Major American sports leagues have domestic-violence policies written into collectively bargained agreements. The ATP—which itself is just one of several bodies that govern pro tennis—is a collection of independent contractors from all over the world, whose behavior is governed only by a handbook with the most general guidance about off-court conduct. (A relatively new players union has yet to make much of a mark.) The ATP's unspoken policy seems to be to defer all judgment to local law enforcement. Maybe it prefers this deliberately hands-off approach to scrutinizing the behavior of its players across the entire world's legal jurisdictions, but that preference can create a scenario where a major semifinal match is headlined with a series of bullet points about German legal procedure. Every success of one of its top players has to be packaged with constant caveats and clarification.

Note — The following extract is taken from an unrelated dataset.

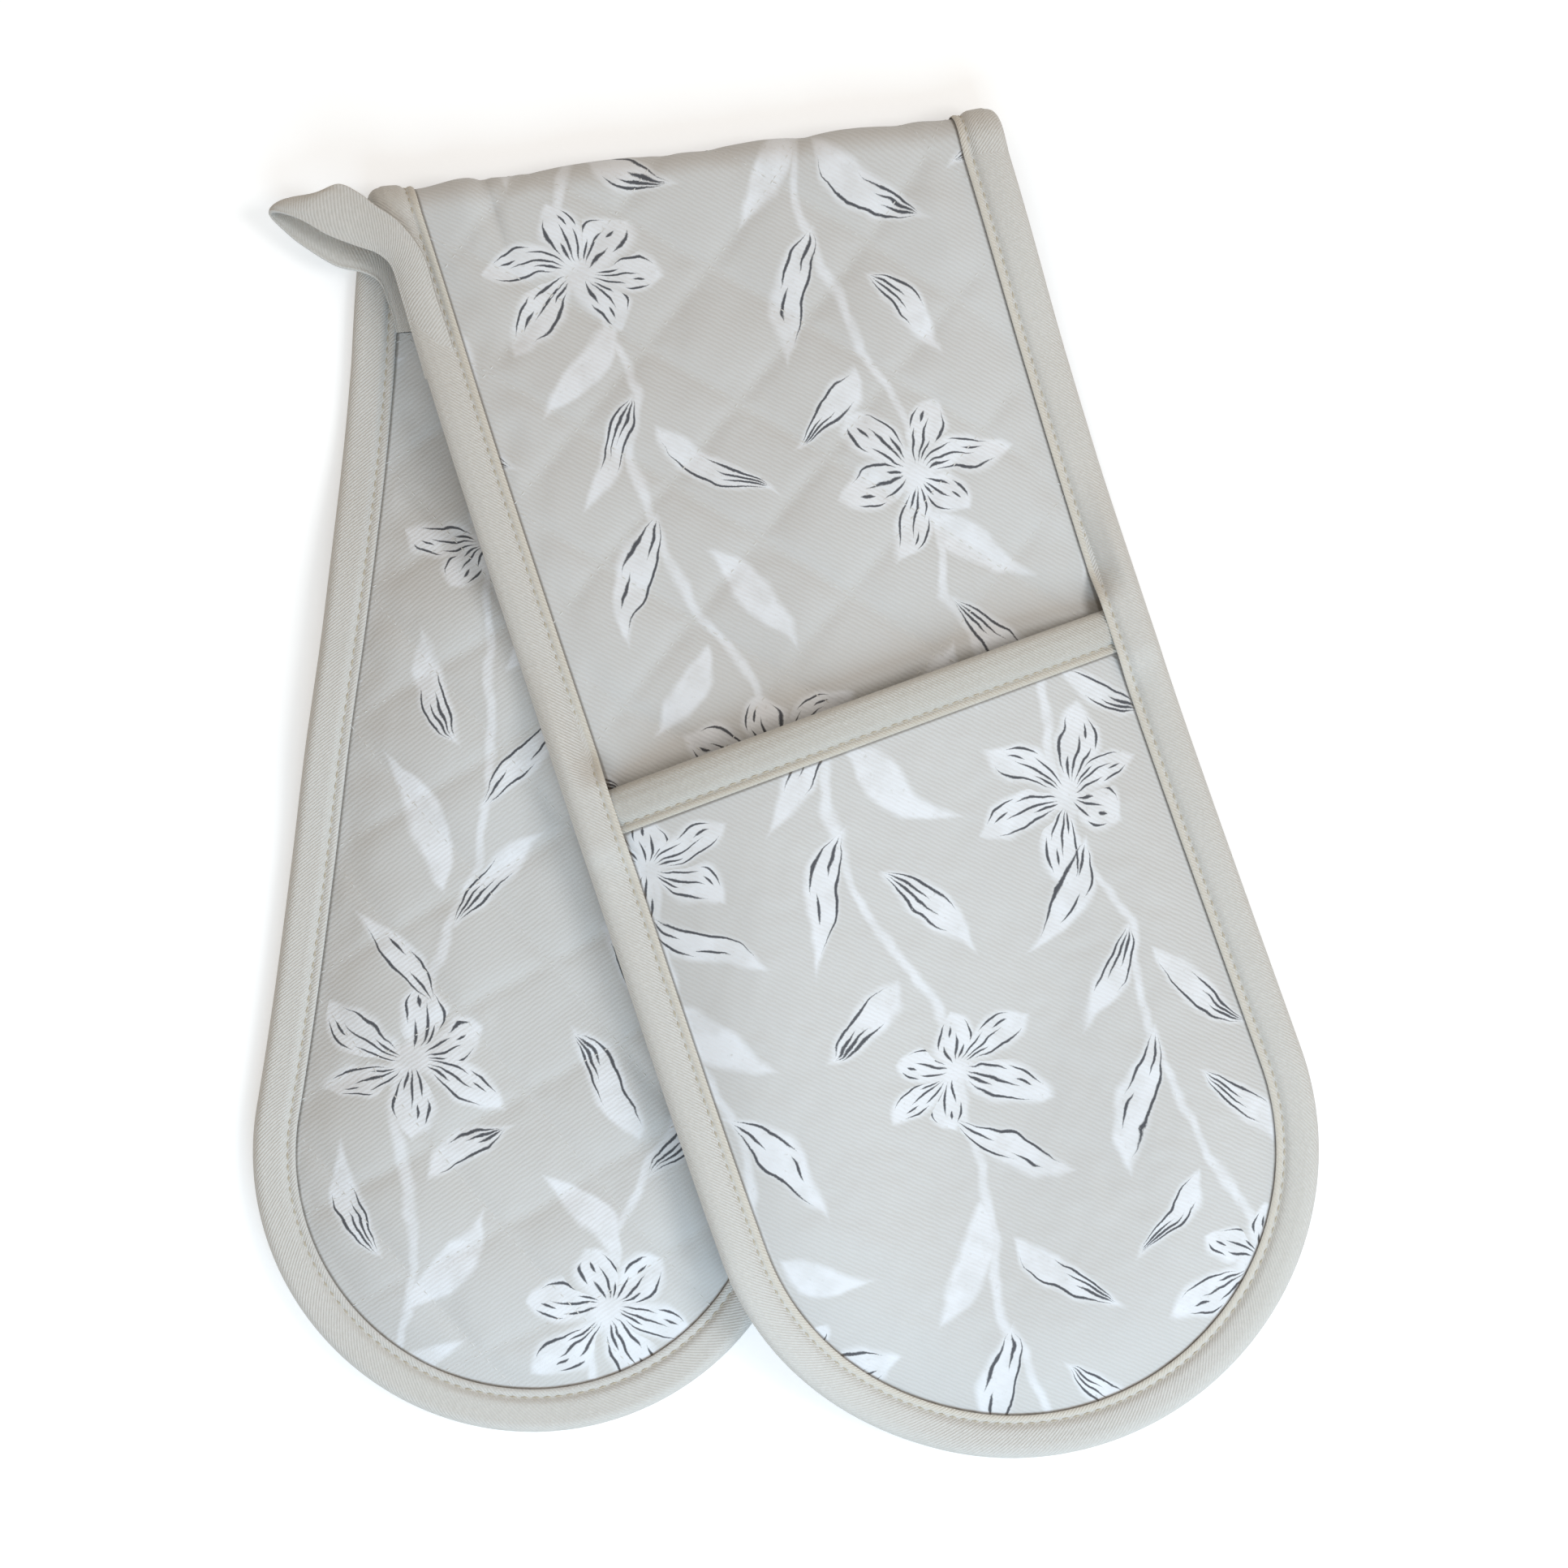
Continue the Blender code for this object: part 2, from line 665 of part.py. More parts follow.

Judging by how long it took to reach a conclusion in the investigation of Sharypova's allegations against Zverev, the ATP is sluggish to respond to public pressure, even if it eventually does act to protect itself. And it makes its own inquiry without compromising its other business efforts, such as marketing Zverev heavily ahead of tournaments, which it has continued to do all along, even after the penalty order. This week Zverev was featured in a poster promoting the upcoming Laver Cup, an exhibition event officially sanctioned by the ATP.

Perhaps no player has articulated the situation, in all its murky non-resolution and deferred judgment, as well as Sloane Stephens did in Australian Open press. She seemed to think that a concrete legal ruling could provide clarity and determine an appropriate response from the ATP. That feels overly optimistic, but as she pointed out, the tour's response to Zverev has already dragged on across multiple seasons. "For three years no one's done anything, so I don't think another five months of waiting for a criminal trial to happen is going to change much on either side," Stephens said.